El conductor del pesero impone su música a todo volumen. No hay reglas. Cada conductor es una especie de señor feudal entre la salsa,  aventar hojalata, el frenazo, y la displiscencia. Los usarios soportan estoicamente. Quien puede se sumerge en sus audífonos.  Algún día llegaremos a nuestros destinos. O, nos encontramos todos hechos bolas en el tráfico. No hay manera de moverse. Nos asomamos: hay que esperar. ¿Cómo para qué el frenesí de los claxonazos? Las mentadas. Las tensiones aumentan. Nos cansamos más. En una esquina hay promoción en una tienda, o se inaugura, o lo que sea: la música a volúmenes desquiciantes; una persona en un micrófono nos arenga, o entramos o nos perdemos la compra de nuestras vidas. Alrededor hay edificios de departamentos. Me imagino a sus habitantes. ¿Podrían emitir una queja sin pasar por unos monstruos, amargados en contra de la libre expresión y la libre empresa? En esos casos, tampoco hay reglas.
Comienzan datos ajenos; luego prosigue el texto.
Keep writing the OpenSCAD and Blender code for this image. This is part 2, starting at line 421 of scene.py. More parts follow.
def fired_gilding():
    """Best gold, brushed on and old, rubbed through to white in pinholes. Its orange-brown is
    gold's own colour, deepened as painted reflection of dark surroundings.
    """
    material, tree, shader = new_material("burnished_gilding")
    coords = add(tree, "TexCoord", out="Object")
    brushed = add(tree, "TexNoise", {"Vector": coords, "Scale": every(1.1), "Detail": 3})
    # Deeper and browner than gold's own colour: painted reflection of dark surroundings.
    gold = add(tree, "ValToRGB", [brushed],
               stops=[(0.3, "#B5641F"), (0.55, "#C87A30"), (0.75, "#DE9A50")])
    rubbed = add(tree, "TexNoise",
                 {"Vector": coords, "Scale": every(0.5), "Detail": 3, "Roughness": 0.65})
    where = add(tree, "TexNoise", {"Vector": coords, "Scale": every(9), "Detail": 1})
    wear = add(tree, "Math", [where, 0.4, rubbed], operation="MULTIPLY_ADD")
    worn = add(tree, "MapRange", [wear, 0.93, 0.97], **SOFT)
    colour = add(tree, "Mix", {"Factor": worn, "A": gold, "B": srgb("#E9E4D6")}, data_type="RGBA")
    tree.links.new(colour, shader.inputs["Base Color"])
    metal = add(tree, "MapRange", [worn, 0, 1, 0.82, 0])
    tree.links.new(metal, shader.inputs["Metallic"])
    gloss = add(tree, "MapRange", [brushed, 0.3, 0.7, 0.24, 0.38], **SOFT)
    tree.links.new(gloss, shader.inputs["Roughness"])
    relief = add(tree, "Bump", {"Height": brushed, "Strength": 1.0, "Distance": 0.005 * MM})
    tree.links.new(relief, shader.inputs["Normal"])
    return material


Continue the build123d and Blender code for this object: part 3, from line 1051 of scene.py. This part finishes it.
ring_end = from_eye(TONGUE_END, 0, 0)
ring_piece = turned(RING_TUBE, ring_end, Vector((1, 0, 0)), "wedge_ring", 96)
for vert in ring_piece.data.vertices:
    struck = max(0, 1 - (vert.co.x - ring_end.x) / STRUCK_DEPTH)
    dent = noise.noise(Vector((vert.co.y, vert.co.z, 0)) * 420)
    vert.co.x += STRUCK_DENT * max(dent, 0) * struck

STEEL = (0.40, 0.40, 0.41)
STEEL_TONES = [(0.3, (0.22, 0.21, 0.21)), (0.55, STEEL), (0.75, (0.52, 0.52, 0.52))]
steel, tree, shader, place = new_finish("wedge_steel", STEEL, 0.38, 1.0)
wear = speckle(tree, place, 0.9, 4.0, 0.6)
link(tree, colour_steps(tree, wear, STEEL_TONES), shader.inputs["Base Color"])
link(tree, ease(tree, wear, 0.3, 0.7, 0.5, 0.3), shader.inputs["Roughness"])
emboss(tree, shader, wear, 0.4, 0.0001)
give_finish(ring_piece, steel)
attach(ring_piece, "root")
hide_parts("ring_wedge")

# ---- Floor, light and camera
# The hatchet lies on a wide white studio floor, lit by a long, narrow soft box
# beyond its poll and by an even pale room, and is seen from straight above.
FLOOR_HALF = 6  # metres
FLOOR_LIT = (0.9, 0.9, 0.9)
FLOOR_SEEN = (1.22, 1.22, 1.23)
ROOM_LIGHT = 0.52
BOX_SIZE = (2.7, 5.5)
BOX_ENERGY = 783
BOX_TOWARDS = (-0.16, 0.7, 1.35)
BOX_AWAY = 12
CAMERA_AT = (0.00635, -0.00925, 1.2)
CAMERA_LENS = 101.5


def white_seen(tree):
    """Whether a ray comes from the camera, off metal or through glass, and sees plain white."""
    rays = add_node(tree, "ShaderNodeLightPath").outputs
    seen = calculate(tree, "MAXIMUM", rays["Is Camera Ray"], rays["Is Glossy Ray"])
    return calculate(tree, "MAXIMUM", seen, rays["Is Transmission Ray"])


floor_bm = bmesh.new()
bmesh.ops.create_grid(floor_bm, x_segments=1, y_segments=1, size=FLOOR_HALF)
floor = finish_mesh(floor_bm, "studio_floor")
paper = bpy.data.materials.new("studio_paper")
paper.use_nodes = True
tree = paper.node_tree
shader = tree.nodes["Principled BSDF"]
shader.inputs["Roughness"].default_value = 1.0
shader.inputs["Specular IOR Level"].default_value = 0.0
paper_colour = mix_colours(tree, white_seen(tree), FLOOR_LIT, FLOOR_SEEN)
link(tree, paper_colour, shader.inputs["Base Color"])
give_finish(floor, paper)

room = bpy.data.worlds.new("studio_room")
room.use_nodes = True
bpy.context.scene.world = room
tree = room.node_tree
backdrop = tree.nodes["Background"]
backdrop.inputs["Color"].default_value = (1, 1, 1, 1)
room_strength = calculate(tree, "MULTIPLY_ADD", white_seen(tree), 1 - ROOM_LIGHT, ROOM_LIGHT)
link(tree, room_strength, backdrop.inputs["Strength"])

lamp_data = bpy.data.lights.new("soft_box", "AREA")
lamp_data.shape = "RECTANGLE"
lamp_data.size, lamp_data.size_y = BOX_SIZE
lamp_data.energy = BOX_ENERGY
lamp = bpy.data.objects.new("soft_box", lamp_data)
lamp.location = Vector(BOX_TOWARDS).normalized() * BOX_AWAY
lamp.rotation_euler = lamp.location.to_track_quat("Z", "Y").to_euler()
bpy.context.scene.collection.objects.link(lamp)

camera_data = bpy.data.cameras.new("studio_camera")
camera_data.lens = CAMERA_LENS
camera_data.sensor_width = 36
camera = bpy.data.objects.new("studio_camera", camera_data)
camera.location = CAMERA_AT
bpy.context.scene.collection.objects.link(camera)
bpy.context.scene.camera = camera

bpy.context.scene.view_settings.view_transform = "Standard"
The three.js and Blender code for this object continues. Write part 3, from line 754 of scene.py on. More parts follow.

Un ejemplo bien doméstico: debajo de mi departamento hay jueguitos para niñas/os, se escuchan sus risas, sus conversaciones. Es bonito. Pero no deja de llamarme la atención que lo ruidoso no son sus juegos, sino las intervenciones de algunas/os adultas/os cuando juegan con ellos. Extrañísimo. Pareciera que los pequeñitos son sordos. “Lánzate de la resbaladillaaa”. “Te estoy columpiando, mira qué bonito el columpiooo”. “Te vas a ensuciar tu vestidooo”. Frases así y cantidad de onomatopeyas a unos decibeles bien inquietantes. ¿Cómo les diré? Es la continua descripción del desarrollo de los hechos.

El fenómeno es tan común, que me he llegado a preguntar si no forma parte de una especie de ansiedad materna/paterna que busca (de manera inconsciente) la aprobación de medio vecindario con respecto al “tiempo de calidad” y lo adecuado de su  maternaje/paternaje. He sentido deseos de asomarme y decirles (gritando a mi vez): “Se ve que los quieren mucho, de veras sí. Aplaudimos su entusiasmo y su pasión por la convivencia”. Entiendo que sería muy desagradable.

Los domingos y los restaurantes familiares. Acá ante cada experiencia se ahonda el misterio. No hay nada más estentóreo que un restaurante “familiar”. Las familias se congregan para convivir, conversar, ponerse al día de los acontecimientos de la semana. Quisiéramos pensar. Reunirse es una manera de mantener “la unión”, suponemos que no sólo a través de la presencia física, sino de las palabras. Pero, ¿cómo le hacemos para escucharnos? ¿Cómo podría una niña contarle a su abuelita cómo le ha ido en la escuela, si su vocecita tiene que competir con cuatro bocinas? ¿Por qué nadie solicita que le bajen al volumen? ¿Algo nos resuelve el ruido? ¿Qué? Porque en esas condiciones es muy complicada una conversación que vaya más allá de: “Me pasas la sal”. ¿Sería la estridencia una manera de solucionar el estar, pero sin decir?

Encuentro una relación (y agradezco todo tipo de sugerencias), entre el escándalo y una cierta idea de “alegría”. Estar “alegre” se muestra hablando muy fuerte. Para estar “alegres” necesitamos que la música opaque las voces y a eso le llamamos: “qué buen ambiente”. La “alegría” de encontrarnos nos impide comunicarnos, es cierto, pero curiosamente pareciera un dato menor. Como en las ferias. Entre las dificultades de las grandes ciudades, el ruido es una de las más invasivas y complejas. Nos resignamos. Hay unos tráilers que atraviesan la ciudad con una especie de sirena. No sé cómo llamarle. ¿La han escuchado? El silencio es tan indispensable, tan hermoso. Es  muy cuesta arriba habitarnos en el ruido implacable y continuo.

Parecería tan fácil hacer un esfuerzo para generar menos ruido. Todo es cosa de detenernos unos segundos ante nuestros impulsos. “Creo que estoy gritando mientras hablo”, “Creo que la música está muy fuerte”. “Creo que no es necesario hacer temblar los cristales con los azotones de mis puertas”. “¿Por qué quieren convencerme de comprar pechuga de pavo a gritos en el micrófono?” “¿Cómo para qué me colgaría del claxón?” Desacostumbrarnos al ruido. Considerar el desgaste que nos significa. Reivindicar nuestro derecho en nuestros hogares y en los espacios públicos, a vivir y transitar con mayor calma. Aumentaríamos de manera considerable nuestra calidad de vida.  El estruendo no es inevitable. Es un dato cultural.